Ou seja, ela é uma referência que potencializou o papel dos esportistas na Argentina e em todo o mundo.
“Em 2013 tive um tumor que me fez parar de jogar futebol – era benigno e foi retirado com cirurgia, mas o médico disse que eu não voltaria a fazer atividade física. Meu mundo desabou, eu entrei em uma crise tremenda e foi então que meu amor pelo esporte falou mais alto e decidi treinar meninas carentes em uma praia ao ar livre na estação Tigre (Buenos Aires) e no Nueva Chicago Athletic Club (com sede em Buenos Aires, no bairro de Mataderos)”. Foi um sucesso imediato e, no mesmo ano, ela viajou ao México como técnica da seleção argentina na Copa do Mundo dos Sem-Teto.
Três anos depois, ela foi convidada pela ONU em Nova York para apresentar sua história no Fórum Juvenil do Conselho Econômico e Social, que reúne jovens líderes de todo o mundo. Ela destaca que, em 2016, sua maior gratidão foi conseguir que sua associação aderisse à campanha “Junte-se à América Latina”, da ONU, para acabar com a violência de gênero.
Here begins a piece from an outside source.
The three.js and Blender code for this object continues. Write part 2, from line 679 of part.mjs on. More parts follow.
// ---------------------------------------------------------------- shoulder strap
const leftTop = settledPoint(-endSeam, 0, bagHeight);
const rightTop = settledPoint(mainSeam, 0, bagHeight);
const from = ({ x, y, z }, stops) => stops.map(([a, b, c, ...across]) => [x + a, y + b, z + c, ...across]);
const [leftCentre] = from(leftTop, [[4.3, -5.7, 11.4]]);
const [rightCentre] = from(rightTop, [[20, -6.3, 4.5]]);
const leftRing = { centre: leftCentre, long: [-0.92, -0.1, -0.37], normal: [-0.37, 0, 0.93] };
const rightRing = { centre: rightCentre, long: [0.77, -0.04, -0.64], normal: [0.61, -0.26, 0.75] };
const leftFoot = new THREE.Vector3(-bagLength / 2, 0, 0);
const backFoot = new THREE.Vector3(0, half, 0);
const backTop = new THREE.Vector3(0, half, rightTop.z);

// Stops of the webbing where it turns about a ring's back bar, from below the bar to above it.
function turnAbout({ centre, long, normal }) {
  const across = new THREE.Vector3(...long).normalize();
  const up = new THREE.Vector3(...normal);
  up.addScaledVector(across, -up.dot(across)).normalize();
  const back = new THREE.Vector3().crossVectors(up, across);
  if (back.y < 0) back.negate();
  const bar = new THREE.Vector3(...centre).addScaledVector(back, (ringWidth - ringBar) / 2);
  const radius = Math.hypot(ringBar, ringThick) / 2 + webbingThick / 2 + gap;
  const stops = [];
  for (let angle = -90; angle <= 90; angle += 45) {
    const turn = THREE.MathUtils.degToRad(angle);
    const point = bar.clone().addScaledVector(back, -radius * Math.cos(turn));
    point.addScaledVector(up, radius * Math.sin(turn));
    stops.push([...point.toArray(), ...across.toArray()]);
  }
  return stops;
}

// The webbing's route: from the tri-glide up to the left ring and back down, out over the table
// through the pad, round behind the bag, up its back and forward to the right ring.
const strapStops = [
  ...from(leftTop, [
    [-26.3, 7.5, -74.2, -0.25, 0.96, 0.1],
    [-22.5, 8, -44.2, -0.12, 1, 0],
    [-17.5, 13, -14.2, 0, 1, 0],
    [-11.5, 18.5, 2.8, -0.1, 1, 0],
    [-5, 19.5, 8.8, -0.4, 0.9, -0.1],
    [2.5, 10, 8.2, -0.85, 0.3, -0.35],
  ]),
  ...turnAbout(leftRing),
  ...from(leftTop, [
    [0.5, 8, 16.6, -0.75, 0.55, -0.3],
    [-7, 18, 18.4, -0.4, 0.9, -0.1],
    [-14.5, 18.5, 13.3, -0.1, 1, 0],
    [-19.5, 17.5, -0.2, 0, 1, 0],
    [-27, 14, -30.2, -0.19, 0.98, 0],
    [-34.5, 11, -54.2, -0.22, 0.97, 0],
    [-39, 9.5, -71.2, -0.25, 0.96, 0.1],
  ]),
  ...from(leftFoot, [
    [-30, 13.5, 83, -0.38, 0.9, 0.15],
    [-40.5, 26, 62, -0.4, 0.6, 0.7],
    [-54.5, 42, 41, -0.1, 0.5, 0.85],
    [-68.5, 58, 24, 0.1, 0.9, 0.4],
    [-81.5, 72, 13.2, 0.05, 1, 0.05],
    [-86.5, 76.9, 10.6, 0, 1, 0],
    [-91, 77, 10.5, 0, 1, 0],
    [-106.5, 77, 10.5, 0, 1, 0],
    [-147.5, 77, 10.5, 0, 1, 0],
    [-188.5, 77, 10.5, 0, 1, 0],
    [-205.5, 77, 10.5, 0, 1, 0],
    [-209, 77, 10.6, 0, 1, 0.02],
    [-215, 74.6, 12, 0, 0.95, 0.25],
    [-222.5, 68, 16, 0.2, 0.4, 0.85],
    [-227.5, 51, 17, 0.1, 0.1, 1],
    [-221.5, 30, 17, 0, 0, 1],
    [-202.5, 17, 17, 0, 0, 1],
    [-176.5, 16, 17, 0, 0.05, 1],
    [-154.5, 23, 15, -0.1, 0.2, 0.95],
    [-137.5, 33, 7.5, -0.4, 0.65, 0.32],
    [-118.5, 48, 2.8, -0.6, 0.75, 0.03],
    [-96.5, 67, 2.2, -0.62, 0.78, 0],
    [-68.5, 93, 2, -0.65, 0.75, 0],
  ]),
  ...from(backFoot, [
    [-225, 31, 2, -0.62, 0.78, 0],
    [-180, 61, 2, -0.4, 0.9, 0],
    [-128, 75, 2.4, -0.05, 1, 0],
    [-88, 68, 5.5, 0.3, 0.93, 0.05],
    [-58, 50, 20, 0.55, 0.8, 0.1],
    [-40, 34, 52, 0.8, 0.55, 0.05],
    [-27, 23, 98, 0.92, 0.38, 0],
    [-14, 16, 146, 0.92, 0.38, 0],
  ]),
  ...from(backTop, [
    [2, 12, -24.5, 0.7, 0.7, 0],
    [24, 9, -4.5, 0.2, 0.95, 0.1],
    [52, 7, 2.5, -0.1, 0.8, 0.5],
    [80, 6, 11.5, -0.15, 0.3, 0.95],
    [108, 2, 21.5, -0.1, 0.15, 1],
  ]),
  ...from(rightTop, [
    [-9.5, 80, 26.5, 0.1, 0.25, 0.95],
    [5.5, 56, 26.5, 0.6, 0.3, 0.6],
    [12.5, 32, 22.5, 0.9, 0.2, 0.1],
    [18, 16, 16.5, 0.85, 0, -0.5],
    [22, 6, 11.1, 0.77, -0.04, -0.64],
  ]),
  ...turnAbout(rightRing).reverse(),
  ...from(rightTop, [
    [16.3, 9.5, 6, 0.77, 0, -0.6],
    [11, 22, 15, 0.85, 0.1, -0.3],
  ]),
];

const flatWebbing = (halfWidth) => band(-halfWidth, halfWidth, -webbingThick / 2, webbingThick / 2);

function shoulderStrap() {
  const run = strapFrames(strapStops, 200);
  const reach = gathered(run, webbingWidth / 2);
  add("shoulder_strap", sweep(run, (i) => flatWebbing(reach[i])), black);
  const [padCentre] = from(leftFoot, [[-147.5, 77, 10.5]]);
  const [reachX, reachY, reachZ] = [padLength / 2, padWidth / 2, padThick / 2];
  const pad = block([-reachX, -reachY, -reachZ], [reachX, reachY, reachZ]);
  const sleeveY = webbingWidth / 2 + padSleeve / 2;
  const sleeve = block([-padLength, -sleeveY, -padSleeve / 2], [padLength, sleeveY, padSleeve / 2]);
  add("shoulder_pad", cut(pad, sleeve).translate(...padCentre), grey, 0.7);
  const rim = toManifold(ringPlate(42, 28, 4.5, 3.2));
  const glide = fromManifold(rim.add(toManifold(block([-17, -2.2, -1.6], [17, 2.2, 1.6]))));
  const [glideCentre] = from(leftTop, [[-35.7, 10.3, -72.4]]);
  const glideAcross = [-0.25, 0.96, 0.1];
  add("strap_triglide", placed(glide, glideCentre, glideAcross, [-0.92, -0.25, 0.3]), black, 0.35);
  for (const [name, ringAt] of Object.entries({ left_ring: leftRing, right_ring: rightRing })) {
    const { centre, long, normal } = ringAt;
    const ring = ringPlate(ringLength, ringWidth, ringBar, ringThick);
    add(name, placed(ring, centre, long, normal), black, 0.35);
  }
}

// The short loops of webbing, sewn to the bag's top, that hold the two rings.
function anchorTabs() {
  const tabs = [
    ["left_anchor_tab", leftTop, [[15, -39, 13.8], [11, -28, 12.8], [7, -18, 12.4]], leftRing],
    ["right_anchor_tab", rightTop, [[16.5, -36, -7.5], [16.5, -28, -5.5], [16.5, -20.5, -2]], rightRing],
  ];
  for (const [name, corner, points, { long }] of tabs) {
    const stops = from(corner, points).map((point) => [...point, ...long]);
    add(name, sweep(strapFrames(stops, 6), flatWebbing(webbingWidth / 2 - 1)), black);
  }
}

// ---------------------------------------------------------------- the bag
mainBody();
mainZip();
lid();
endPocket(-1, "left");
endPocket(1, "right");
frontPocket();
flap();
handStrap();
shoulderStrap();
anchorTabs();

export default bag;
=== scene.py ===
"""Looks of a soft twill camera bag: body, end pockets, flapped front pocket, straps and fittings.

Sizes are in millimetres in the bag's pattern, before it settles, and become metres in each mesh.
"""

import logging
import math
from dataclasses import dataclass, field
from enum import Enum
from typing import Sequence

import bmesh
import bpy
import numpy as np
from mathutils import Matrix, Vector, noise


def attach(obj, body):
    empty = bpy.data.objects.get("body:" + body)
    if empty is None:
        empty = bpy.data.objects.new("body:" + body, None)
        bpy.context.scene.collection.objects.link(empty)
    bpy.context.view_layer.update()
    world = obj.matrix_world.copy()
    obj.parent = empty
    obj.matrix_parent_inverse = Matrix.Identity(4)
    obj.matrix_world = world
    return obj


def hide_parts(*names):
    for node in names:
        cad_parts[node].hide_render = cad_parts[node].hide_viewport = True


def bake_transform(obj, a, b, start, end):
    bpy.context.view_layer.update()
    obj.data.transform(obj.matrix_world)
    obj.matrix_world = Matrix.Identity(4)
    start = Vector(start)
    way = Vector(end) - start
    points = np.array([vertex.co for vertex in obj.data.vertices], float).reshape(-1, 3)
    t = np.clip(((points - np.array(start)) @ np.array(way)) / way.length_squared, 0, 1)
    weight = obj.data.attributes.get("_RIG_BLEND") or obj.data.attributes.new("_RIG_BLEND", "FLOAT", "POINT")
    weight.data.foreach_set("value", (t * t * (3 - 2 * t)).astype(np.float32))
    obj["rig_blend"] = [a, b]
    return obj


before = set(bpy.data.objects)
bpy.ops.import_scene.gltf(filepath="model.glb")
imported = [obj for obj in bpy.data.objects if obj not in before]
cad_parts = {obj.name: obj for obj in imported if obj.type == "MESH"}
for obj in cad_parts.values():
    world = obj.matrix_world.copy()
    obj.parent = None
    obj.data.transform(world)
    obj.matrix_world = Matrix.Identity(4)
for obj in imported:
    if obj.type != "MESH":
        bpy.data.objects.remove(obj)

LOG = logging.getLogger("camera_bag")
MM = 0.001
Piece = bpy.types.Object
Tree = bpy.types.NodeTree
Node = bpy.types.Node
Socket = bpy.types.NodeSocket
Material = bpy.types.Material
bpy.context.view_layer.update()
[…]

“O meu trabalho é dar ferramentas às mulheres para elas se desenvolverem de forma independente e autônoma através do futebol”, resume Evelina que, apesar das suas conquistas, continua trabalhando diariamente para atingir mais meninas em comunidades carentes. “Esporte não tem gênero”, frisa.
Com pandemia, claro, o ano foi difícil, mas ela nunca pensou em parar. “Nada foi fácil para mulheres (principalmente aquelas que optaram pelo futebol) mas, se a vida me ensinou algo, isso foi a luta. E o tempo me fez entender que não é só para mim, mas para milhares de mulheres invisíveis que lutam e se levantam todos os dias para ter uma vida melhor. Nosso gênero e origem não devem
determinar nosso futuro. É um caminho difícil, mas com a luta coletiva por um mundo unido podemos alcançar a igualdade”, finaliza.
Futebol para meninas
A mexicana Regina Vivanco Perichart comanda o projeto “Fundación Deportiva para una vida Sana” (em tradução livre, “fundação esportiva para uma vida sã”), similar ao de Cabrera, há 20 anos, na Cidade do México, se aproveitando do fato de a família ter uma Academia de Futebol por lá. Com os problemas que afetam aquele país, como drogas, violência, abandono e gravidez na adolescência, ela e sua família decidiram criar uma base, através do futebol, para fornecer ferramentas para crianças e seus familiares, com o intuito de melhorar sua comunidade e a qualidade de vida.
“Nossa visão é poder alcançar comunidades nos 32 estados do México através de nossos programas, que levam oficinas de futebol, arte, dança, meio ambiente, desenvolvimento humano, às comunidades de baixa renda e, assim, formar uma rede”.
Com a pandemia, alguns projetos ficaram parados, porém Regina usou a criatividade e criou o “Juega conmigo”, em que qualquer pessoa pode adotar uma criança do programa e, assim, pagar uma anuidade, oferecendo uma oportunidade para que ela pertença à academia.
“As maiores dificuldades estão sendo arrecadar fundos para ajudar as crianças e conseguir novos doadores. Mas não pensamos em parar e temos planos para o futuro, um deles é aprimorar a comunicação nas redes sociais para chegar a mais pessoas e alcançar mais comunidades dentro da República Mexicana”, afirma Regina, que complementa que ainda pretende incluir ajuda a grupos de mulheres idosas de diferentes comunidades.